First, let the basis be $\{|0\rangle, |1\rangle,.....,|d-1\rangle\}.$ Now since each of the participant $A, B, C$ has his/her share, one of them starts the reconstruction process by first preparing a $|0\rangle$ and taking its Fourier transform, so I get $$|\phi\rangle_1=\sum_{y=0}^{d-1}|y\rangle_1$$Now the next step is to initialize two $|0\rangle$ states and perform the CNOT gate on them with the first qudit as the control, so to get $$|\phi\rangle_2=\sum_{y=0}^{d-1}|y\rangle_1|y\rangle_2|y\rangle_3$$After this step we perform the Quantum Fourier transformation on all the particles to get $$|\phi\rangle_3=\sum_{y=0}^{d-1}\sum_{k_1=0}^{d-1}\sum_{k_2=0}^{d-1}\sum_{k_3=0}^{d-1}\omega^{(k_1+k_2+k_3)y}|k_1\rangle_1|k_2\rangle_2|k_3\rangle_3$$ Now since the summation is finite i rearrange the terms to get $$|\phi\rangle_3=\sum_{k_1=0}^{d-1}\sum_{k_2=0}^{d-1}\sum_{k_3=0}^{d-1}\sum_{y=0}^{d-1}\omega^{(k_1+k_2+k_3)y}|k_1\rangle_1|k_2\rangle_2|k_3\rangle_3$$ With $\sum_{i=0}^{d-1}\omega^i=0$, we have the condition that the state left after this operation will be subject to the condition that $k_1+k_2+k_3=0\;mod\;d$ , we will have $$|\phi\rangle_3=\sum_{k_1=0}^{d-1}\sum_{k_2=0}^{d-1}\sum_{k_3=0}^{d-1}|k_1\rangle_1|k_2\rangle_2|k_3\rangle_3$$

now after preparing this state each participant $A,B,C$ applies a transformation $U_{s_B},U_{s_A},U_{s_C}$ which gives the state as $$|\phi\rangle_3=\sum_{k_1=0}^{d-1}\sum_{k_2=0}^{d-1}\sum_{k_3=0}^{d-1}|k_1+s_A\rangle_1|k_2+s_B\rangle_2|k_3+ s_C\rangle_3$$ After peparing this state the state is returned by the participants to the dealer who measures state for the shares and if it is right then announces the result/secret.

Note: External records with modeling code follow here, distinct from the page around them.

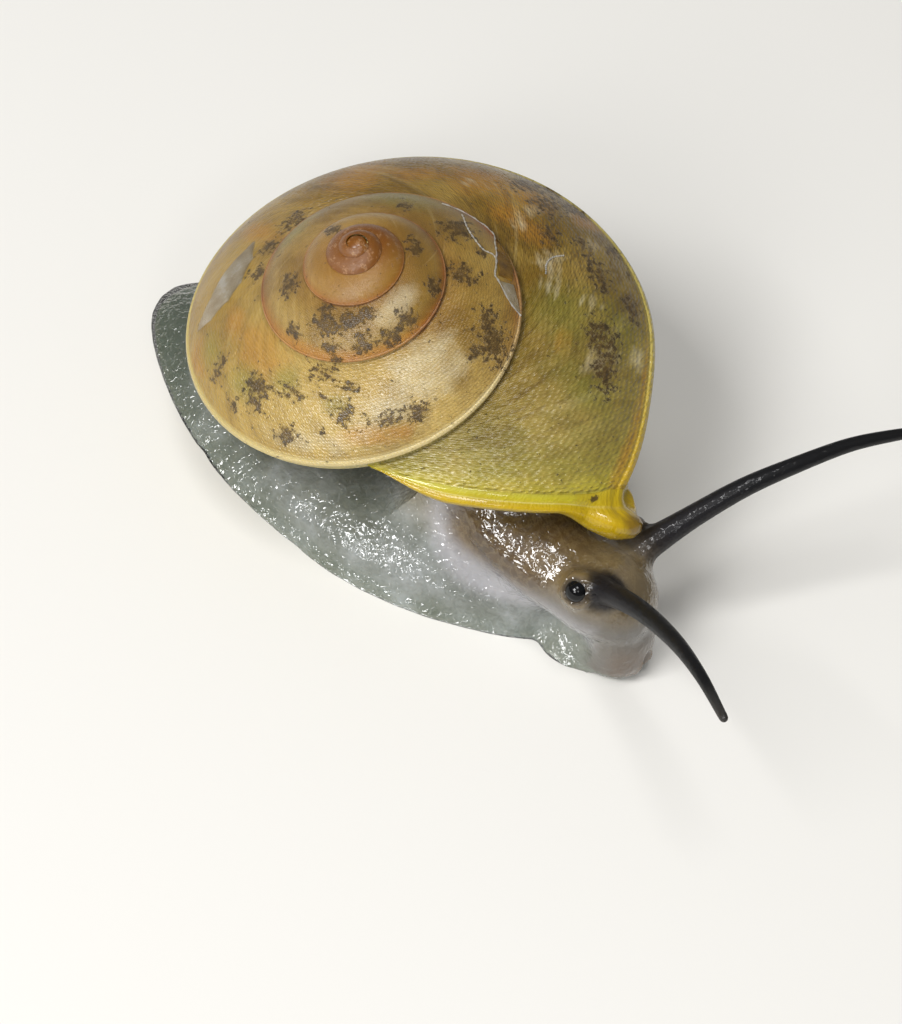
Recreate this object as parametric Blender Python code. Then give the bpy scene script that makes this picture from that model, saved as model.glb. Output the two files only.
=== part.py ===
"""A helicina: a small tropical land snail with a keeled, beaked shell, crawling.

The snail crawls towards +X with its left side towards +Y, and its sole lies flat on z = 0.
Sizes are in millimetres until a mesh is made, which turns them into metres.
The shell is a spiral that grows by one ratio a turn, so all its turns have one shape.
The flesh is modelled whole and then parted with thin cuts.
"""
import math

import bmesh
import bpy
from mathutils import Matrix, Vector

MM = 0.001
GAP = 0.3

# Shell spiral, about its own axis, with the tip of the spire's cone at its origin
KEEL_RADIUS = 9.73
TURN_RATIO = 1.835
KEEL_DROP = 0.816
TURNS = 4.2
STEPS_PER_TURN = 40
STEPS_BEHIND = 33
SUTURE_INSET = 0.012
SUTURE_DROP = 0.030
SUTURE_SWEEP = 0.08
UPPER_BULGE = 0.105
UPPER_PARTS = 5
BASE_PARTS = 6
BASE_PROFILE = ((1.0, 0.0), (0.93, -0.13), (0.72, -0.30), (0.42, -0.31), (0.18, -0.24))
SPIRE_FLOOR = 1.12
APERTURE_RISE = 0.76
APERTURE_SLOPE = 0.09
KEEL_PULL = 0.024
KEEL_PULL_TURN = 0.075

# Shell as it is carried
SHELL_TIP = (-1.12, -2.21, 11.35)
SHELL_LEAN_BACK = 10.9
SHELL_LEAN_RIGHT = 22.2
SHELL_TURN = 7.6

# Lip, measured outwards from the opening's edge and along the shell's growth
LIP_WIDTH = 0.95
LIP_THICKNESS = 0.55
LIP_STANDS_OUT = 0.12
LIP_ENDS = 3
BEAK_REACH = 0.75
BEAK_DROP = 0.95
BEAK_ABOVE = 1.6
BEAK_BELOW = 0.9

# Operculum, the horny lid carried flat on the tail
LID_LENGTH = 6.2
LID_WIDTH = 4.2
LID_THICKNESS = 0.5
LID_CENTRE = (-4.6, -0.1, 1.42)
LID_TILT = -2.5
LID_SIDES = 28

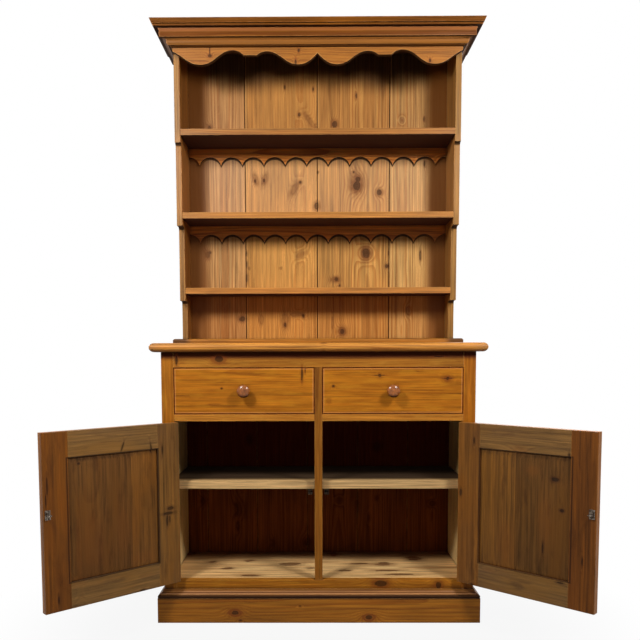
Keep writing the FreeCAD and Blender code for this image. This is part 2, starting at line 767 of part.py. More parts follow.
middle_ledge = "(half_muntin + runner_ledge)"
middle_runner = prism("runner_middle", "XZ", ("frame_back", "back_plane"), [
    ("-" + middle_ledge, runner_low), (middle_ledge, runner_low), (middle_ledge, runner_top),
    ("half_muntin", runner_top), ("half_muntin", guide_top), ("-(half_muntin)", guide_top),
    ("-(half_muntin)", runner_top), ("-" + middle_ledge, runner_top)])
drawer_runners = group("drawer_runners", [side_runner("runner_left", -1), middle_runner,
                                          side_runner("runner_right", 1)])

# Turned knob: a foot ring, a hollow neck and a domed cap with a shallow button.
# Points are shares of its projection from the face and of its radius, then the bow.
knob_shares = (
    (0.0, 0.5), (-0.08, 0.5), (-0.16, 0.36, 0.08), (-0.46, 0.62, -0.05), (-0.62, 0.94, -0.05),
    (-0.8, 0.96, -0.09), (-0.97, 0.42), (-0.965, 0.36), (-0.99, 0.26), (-1.0, 0.12), (-1.0, 0.0),
)


def knob(name, across, up, depth="face"):
    """A knob whose spigot runs back into the wood."""
    points = [("knob_spigot_length", "0"), ("knob_spigot_length", "knob_spigot_radius"),
              ("0", "knob_spigot_radius")]
    for share in knob_shares:
        spot = ("%s*knob_projection" % share[0], "%s*knob_radius" % share[1])
        if len(share) == 3:
            spot += ("%s*knob_projection" % share[2],)
        points.append(spot)
    body = turning(name, points)
    for axis, place in zip("xyz", (across, depth, up)):
        body.setExpression("Placement.Base." + axis, bind(place))
    return body


def knob_hole(name, across, up):
    """The hole that takes a knob's spigot."""
    return rod(name, (across, "face - overrun", up), "knob_spigot_radius + spigot_clearance",
               "knob_spigot_length + spigot_clearance + overrun", Vector(0, 1, 0))


# Drawers: fronts dovetailed to thin sides, a low back and a bottom in grooves
dovetails = 3


def tails(name, across):
    """The dovetails at the front end of a drawer side, flaring into the drawer front."""
    root = "face + drawer_front_thick"
    tip = root + " - dovetail_length"
    pitch = "(drawer_side_top - drawer_seat)/%d" % dovetails
    made = []
    for index in range(dovetails):
        low = "drawer_seat + %s*%d + dovetail_pin_width/2" % (pitch, index)
        high = "drawer_seat + %s*%d - dovetail_pin_width/2" % (pitch, index + 1)
        made.append(prism(name, "YZ", across, [
            (tip, low), (root, low + " + dovetail_flare"), (root, high + " - dovetail_flare"),
            (tip, high)]))
    return made


def drawer(word, side):
    """The pieces of one drawer."""
    middle = "%d*(half_muntin + opening_width/2)" % side
    low, high = middle + " - drawer_half", middle + " + drawer_half"
    inner_low, inner_high = low + " + drawer_side_thick", high + " - drawer_side_thick"
    front_up = ("drawer_floor + drawer_gap", "drawer_top - drawer_gap")
    knob_up = "drawer_floor + drawer_opening_height/2"
    side_along = ("face + drawer_front_thick", "drawer_back")
    side_up = ("drawer_seat", "drawer_side_top")
    side_across = ((low, inner_low), (inner_high, high))
    bottom_across = (inner_low + " - groove_depth", inner_high + " + groove_depth")
    bottom_along = ("face + drawer_front_thick - groove_depth", "drawer_back")
    name = word + "_drawer"

    front = slab(name + "_front_board", (low, high), ("face", "face + drawer_front_thick"), front_up)
    side_tails = [tails(name + "_tail", across) for across in side_across]
    groove = slab(name + "_front_groove", (inner_low, inner_high),
                  ("face + drawer_front_thick - groove_depth", "face + drawer_front_thick + overrun"),
                  ("bottom_under", "bottom_over"))
    hole = knob_hole(name + "_knob_hole", middle, knob_up)
    pieces = [cut(name + "_front", front, side_tails[0] + side_tails[1] + [groove, hole])]

    sides = []
    for index, across in enumerate(side_across):
        plain = slab("%s_side_plain_%d" % (name, index), across, side_along, side_up)
        board = join("%s_side_board_%d" % (name, index), [plain] + side_tails[index])
        slot = slab(name + "_side_groove", bottom_across, bottom_along,
                    ("bottom_under", "bottom_over"))
        sides.append(cut("%s_side_%d" % (name, index), board, [slot]))
    pieces.append(group(name + "_sides", sides))
    pieces.append(slab(name + "_back", (inner_low, inner_high),
                       ("drawer_back - drawer_side_thick", "drawer_back"),
                       ("bottom_over", "drawer_side_top - groove_depth")))
    pieces.append(slab(name + "_bottom", bottom_across, bottom_along,
                       ("bottom_under", "bottom_over")))
    pieces.append(knob(name + "_knob", middle, knob_up))
    return pieces


drawers = {word: drawer(word, side) for word, side in (("left", -1), ("right", 1))}


# Doors: framed panels, modelled shut and then swung open about their hinge pins

def swing(piece, side, across="0", along="0"):
    """Swing a piece that was modelled shut to the open pose."""
    piece.Placement = Placement(Vector(), Rotation(Vector(0, 0, side), 1))
    turn = "door_open_angle"
    pin = "%d*(hinge_across)" % side
    offset_x = "((%s) - (%s))" % (across, pin)
    offset_y = "((%s) - (hinge_out))" % along
    piece.setExpression("Placement.Rotation.Angle", bind(turn))
    piece.setExpression("Placement.Base.x", bind(
        "%s + cos(%s)*%s - (%d)*sin(%s)*%s" % (pin, turn, offset_x, side, turn, offset_y)))
    piece.setExpression("Placement.Base.y", bind(
        "hinge_out + (%d)*sin(%s)*%s + cos(%s)*%s" % (side, turn, offset_x, turn, offset_y)))
    return piece


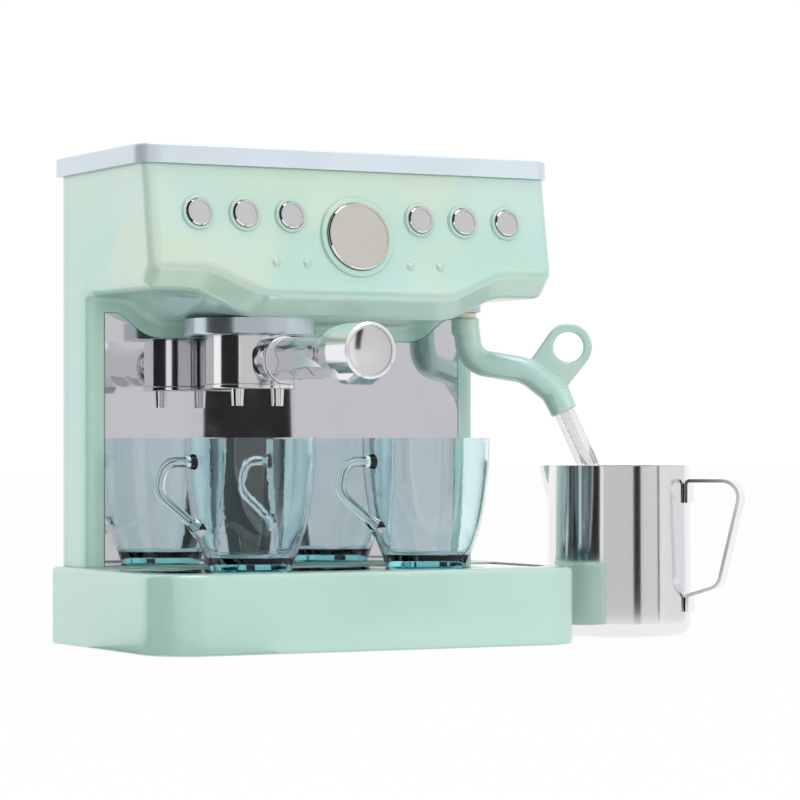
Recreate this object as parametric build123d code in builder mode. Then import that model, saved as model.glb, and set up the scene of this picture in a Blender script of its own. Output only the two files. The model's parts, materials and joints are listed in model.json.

Now my questions are:

(i) Even though this is a very preliminary effort, can somebody tell me whether can we can actually do this?

(ii) My second question is if this is possible then can we improve this scheme to achieve the condition for the detection of a fraudulent participant? Can somebody help??